**DATA EXCERPT:**
○ ○ ○ ○

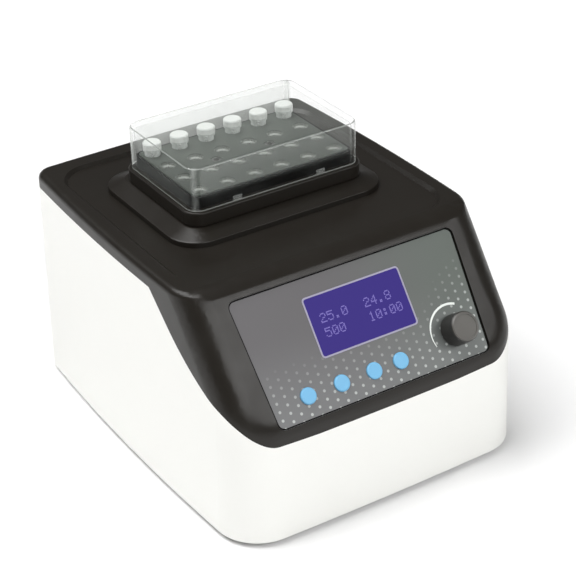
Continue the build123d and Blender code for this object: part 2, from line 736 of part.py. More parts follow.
def make_fuse_drawer():
    face_y = REAR_SEAT_Y + FLANGE_T
    drawer = drawer_block(0, face_y - DRAWER_L, face_y + DRAWER_PROUD)
    z = INLET_Z - DRAWER_DROP
    tray = slab(INLET_X - 8, INLET_X + 8, face_y - DRAWER_L + 2, face_y - 3, z - 1.6, z + DRAWER_H)
    return drawer - tray


def make_inlet_screws():
    face_y = REAR_SEAT_Y + FLANGE_T
    screws = []
    for sx in (-1, 1):
        x = INLET_X + sx * INLET_SCREW_DX
        head = rear_rod(SMALL_HEAD_R, face_y, face_y + 1.4, x, INLET_Z)
        screws.append(head + rear_rod(SMALL_SCREW_R, REAR_SEAT_Y - 6, face_y, x, INLET_Z))
    return group(screws)


# Mains switch: cell with a flange, and the rocker on its axle
def make_switch_cell():
    face_y = REAR_SEAT_Y + FLANGE_T
    cell_w = 2 * (ROCKER_HALF_W + ROCKER_GAP + ROCKER_WALL)
    flange_w = cell_w + 2 * ROCKER_FLANGE
    cell_h = 2 * (ROCKER_HALF_L + ROCKER_GAP + ROCKER_WALL)
    flange_h = cell_h + 2 * ROCKER_FLANGE
    flange = Pos(ROCKER_X, REAR_SEAT_Y + FLANGE_T / 2, ROCKER_Z) * Box(flange_w, FLANGE_T, flange_h)
    flange = fillet(flange.edges().filter_by(Axis.Y), 2)
    cell = Pos(ROCKER_X, face_y - ROCKER_CELL / 2, ROCKER_Z) * Box(cell_w, ROCKER_CELL, cell_h)
    room_w = 2 * (ROCKER_HALF_W + ROCKER_GAP)
    room_h = 2 * (ROCKER_HALF_L + ROCKER_GAP + ROCKER_WALL / 2)
    room_d = ROCKER_DEPTH + ROCKER_ROOT + 3
    room = Pos(ROCKER_X, face_y - room_d / 2, ROCKER_Z) * Box(room_w, room_d, room_h)
    axle_x = ROCKER_HALF_W + ROCKER_GAP + ROCKER_WALL / 2 + 0.1
    axle = Pos(ROCKER_X, face_y - ROCKER_DEPTH, ROCKER_Z) * Rot(0, 90, 0)
    return flange + cell - room - axle * Cylinder(ROCKER_AXLE_R + RUNNING_GAP, 2 * axle_x)


def make_rocker():
    rise = ROCKER_HALF_L * math.tan(math.radians(ROCKER_TILT))
    side = Polyline(
        (ROCKER_RISE, 0),
        (ROCKER_RISE + rise, ROCKER_HALF_L),
        (0, ROCKER_HALF_L),
        (-ROCKER_ROOT, ROCKER_HALF_L - 4),
        (-ROCKER_ROOT, -ROCKER_HALF_L + 4),
        (0, -ROCKER_HALF_L),
        (ROCKER_RISE + rise, -ROCKER_HALF_L),
        close=True,
    )
    body = extrude(Plane.YZ * make_face(side), ROCKER_HALF_W, both=True)
    axle_x = ROCKER_HALF_W + ROCKER_GAP + ROCKER_WALL / 2
    body = body + Rot(0, 90, 0) * Cylinder(ROCKER_AXLE_R, 2 * axle_x)
    place = Pos(ROCKER_X, REAR_SEAT_Y + FLANGE_T - ROCKER_DEPTH, ROCKER_Z)
    return place * Rot(-ROCKER_TILT, 0, 0) * body


# Fan: square frame with a hub on struts, and a bladed rotor
def make_fan_frame():
    low = FAN_SEAT_Y - FAN_T
    frame = extrude(RectangleRounded(FAN_SIDE, FAN_SIDE, 4), FAN_T) - extrude(Circle(FAN_BORE_R), FAN_T)
    frame = frame + extrude(Circle(FAN_HUB_R), FAN_BASE_T)
    for i in range(3):
        arm = Pos(FAN_BORE_R / 2 + 2, 0, FAN_BASE_T / 2) * Box(FAN_BORE_R, FAN_STRUT_W, FAN_BASE_T)
        frame = frame + Rot(0, 0, 90 + i * 120) * arm
    frame = frame - extrude(Circle(FAN_AXLE_R + RUNNING_GAP), FAN_BASE_T)
    for x, y in corners(FAN_HOLE, FAN_HOLE):
        frame = frame - Pos(x, y, 0) * extrude(Circle(FAN_SCREW_R), FAN_T)
    return Pos(FAN_X, low, FAN_Z) * Rot(-90, 0, 0) * frame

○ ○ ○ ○

**OBJECTIVE:** Using the data above, reproduce every line exactly.

**SOLVED EXERCISE:**
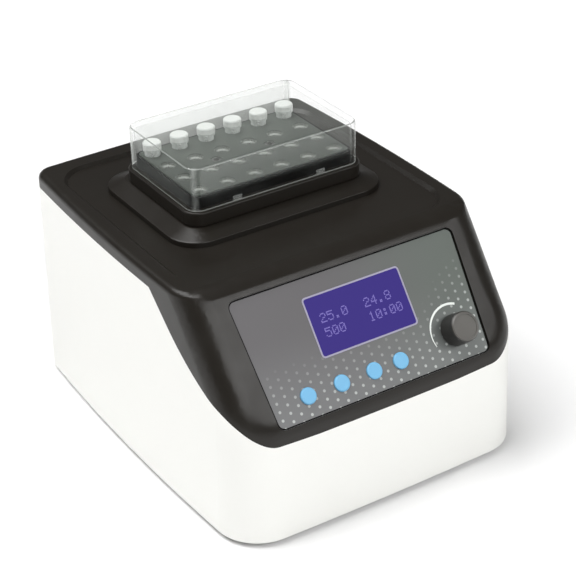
Continue the build123d and Blender code for this object: part 2, from line 736 of part.py. More parts follow.
def make_fuse_drawer():
    face_y = REAR_SEAT_Y + FLANGE_T
    drawer = drawer_block(0, face_y - DRAWER_L, face_y + DRAWER_PROUD)
    z = INLET_Z - DRAWER_DROP
    tray = slab(INLET_X - 8, INLET_X + 8, face_y - DRAWER_L + 2, face_y - 3, z - 1.6, z + DRAWER_H)
    return drawer - tray


def make_inlet_screws():
    face_y = REAR_SEAT_Y + FLANGE_T
    screws = []
    for sx in (-1, 1):
        x = INLET_X + sx * INLET_SCREW_DX
        head = rear_rod(SMALL_HEAD_R, face_y, face_y + 1.4, x, INLET_Z)
        screws.append(head + rear_rod(SMALL_SCREW_R, REAR_SEAT_Y - 6, face_y, x, INLET_Z))
    return group(screws)


# Mains switch: cell with a flange, and the rocker on its axle
def make_switch_cell():
    face_y = REAR_SEAT_Y + FLANGE_T
    cell_w = 2 * (ROCKER_HALF_W + ROCKER_GAP + ROCKER_WALL)
    flange_w = cell_w + 2 * ROCKER_FLANGE
    cell_h = 2 * (ROCKER_HALF_L + ROCKER_GAP + ROCKER_WALL)
    flange_h = cell_h + 2 * ROCKER_FLANGE
    flange = Pos(ROCKER_X, REAR_SEAT_Y + FLANGE_T / 2, ROCKER_Z) * Box(flange_w, FLANGE_T, flange_h)
    flange = fillet(flange.edges().filter_by(Axis.Y), 2)
    cell = Pos(ROCKER_X, face_y - ROCKER_CELL / 2, ROCKER_Z) * Box(cell_w, ROCKER_CELL, cell_h)
    room_w = 2 * (ROCKER_HALF_W + ROCKER_GAP)
    room_h = 2 * (ROCKER_HALF_L + ROCKER_GAP + ROCKER_WALL / 2)
    room_d = ROCKER_DEPTH + ROCKER_ROOT + 3
    room = Pos(ROCKER_X, face_y - room_d / 2, ROCKER_Z) * Box(room_w, room_d, room_h)
    axle_x = ROCKER_HALF_W + ROCKER_GAP + ROCKER_WALL / 2 + 0.1
    axle = Pos(ROCKER_X, face_y - ROCKER_DEPTH, ROCKER_Z) * Rot(0, 90, 0)
    return flange + cell - room - axle * Cylinder(ROCKER_AXLE_R + RUNNING_GAP, 2 * axle_x)


def make_rocker():
    rise = ROCKER_HALF_L * math.tan(math.radians(ROCKER_TILT))
    side = Polyline(
        (ROCKER_RISE, 0),
        (ROCKER_RISE + rise, ROCKER_HALF_L),
        (0, ROCKER_HALF_L),
        (-ROCKER_ROOT, ROCKER_HALF_L - 4),
        (-ROCKER_ROOT, -ROCKER_HALF_L + 4),
        (0, -ROCKER_HALF_L),
        (ROCKER_RISE + rise, -ROCKER_HALF_L),
        close=True,
    )
    body = extrude(Plane.YZ * make_face(side), ROCKER_HALF_W, both=True)
    axle_x = ROCKER_HALF_W + ROCKER_GAP + ROCKER_WALL / 2
    body = body + Rot(0, 90, 0) * Cylinder(ROCKER_AXLE_R, 2 * axle_x)
    place = Pos(ROCKER_X, REAR_SEAT_Y + FLANGE_T - ROCKER_DEPTH, ROCKER_Z)
    return place * Rot(-ROCKER_TILT, 0, 0) * body


# Fan: square frame with a hub on struts, and a bladed rotor
def make_fan_frame():
    low = FAN_SEAT_Y - FAN_T
    frame = extrude(RectangleRounded(FAN_SIDE, FAN_SIDE, 4), FAN_T) - extrude(Circle(FAN_BORE_R), FAN_T)
    frame = frame + extrude(Circle(FAN_HUB_R), FAN_BASE_T)
    for i in range(3):
        arm = Pos(FAN_BORE_R / 2 + 2, 0, FAN_BASE_T / 2) * Box(FAN_BORE_R, FAN_STRUT_W, FAN_BASE_T)
        frame = frame + Rot(0, 0, 90 + i * 120) * arm
    frame = frame - extrude(Circle(FAN_AXLE_R + RUNNING_GAP), FAN_BASE_T)
    for x, y in corners(FAN_HOLE, FAN_HOLE):
        frame = frame - Pos(x, y, 0) * extrude(Circle(FAN_SCREW_R), FAN_T)
    return Pos(FAN_X, low, FAN_Z) * Rot(-90, 0, 0) * frame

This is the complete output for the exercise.